Sebelumnya, Komisi Pemilihan Umum (KPU) RI telah menerima surat laporan dari Pusat Pelaporan dan Analisis Keuangan (PPATK) terkait transaksi mencurigan selama proses Pemilihan Umum (Pemilu) 2024.
Komisioner KPU RI Idham Holik mengtakan, dalam laporan PPATK itu disebutkan ada aliran dana mencurigan bernilao ratusan miliar rupiah yang mengalir ke renkening bendahara partai politik.
"Dalam surat PPATK ke KPU tersebut, PPTAK menjelaskan ada rekening bendahara parpol pada periode April - Oktober 2023 terjadi transaksi uang, baik masuk ataupun keluar, dalam jumlah ratusan milyar rupiah," kata Idham dalam keterangan tertulis, dikutip pada Minggu (17/12).
Menurut PPATK, transaksi mencurigakan itu diduga digunakan untuk penggalangan suara. Tindakan itu tentunya berdampak negatif pada demokrasi di Indonesia.

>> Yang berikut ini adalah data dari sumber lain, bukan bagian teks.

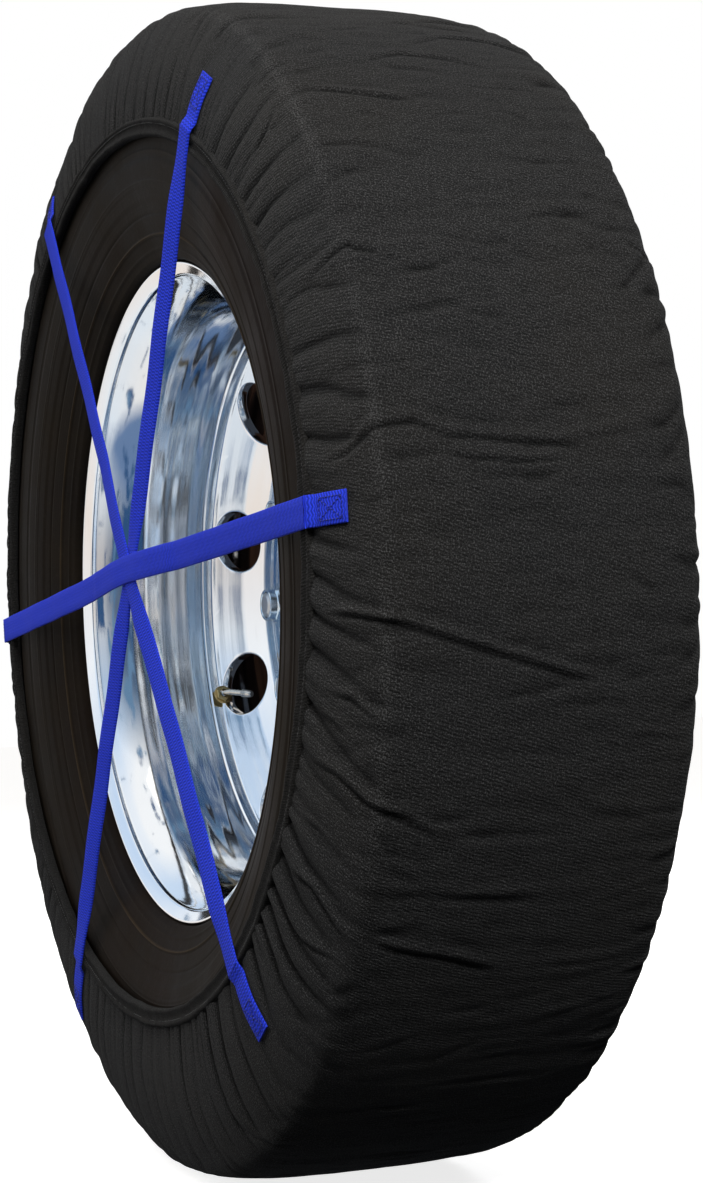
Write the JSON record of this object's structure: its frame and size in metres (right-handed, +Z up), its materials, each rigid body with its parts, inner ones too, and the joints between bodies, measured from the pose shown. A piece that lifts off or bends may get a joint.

"PPATK menjelaskan transaksi keuangan tersebut berpotensi akan digunakan untuk penggalangan suara yang akan merusak demokrasi Indonesia," ucap Idham.
Meski begitu, menurutnya, PPATK tak membuka rincian sumber dan penerima transaksi mencurigakan yang bernilai hingga ratusan miliyar, bahkan lebih dari setengah trilyun rupiah tersebut.
"Data hanya diberikan dalam bentuk data global, tidak terrinci, hanya berupa jumlah total data transaksi keuangan perbankan," ucapnya.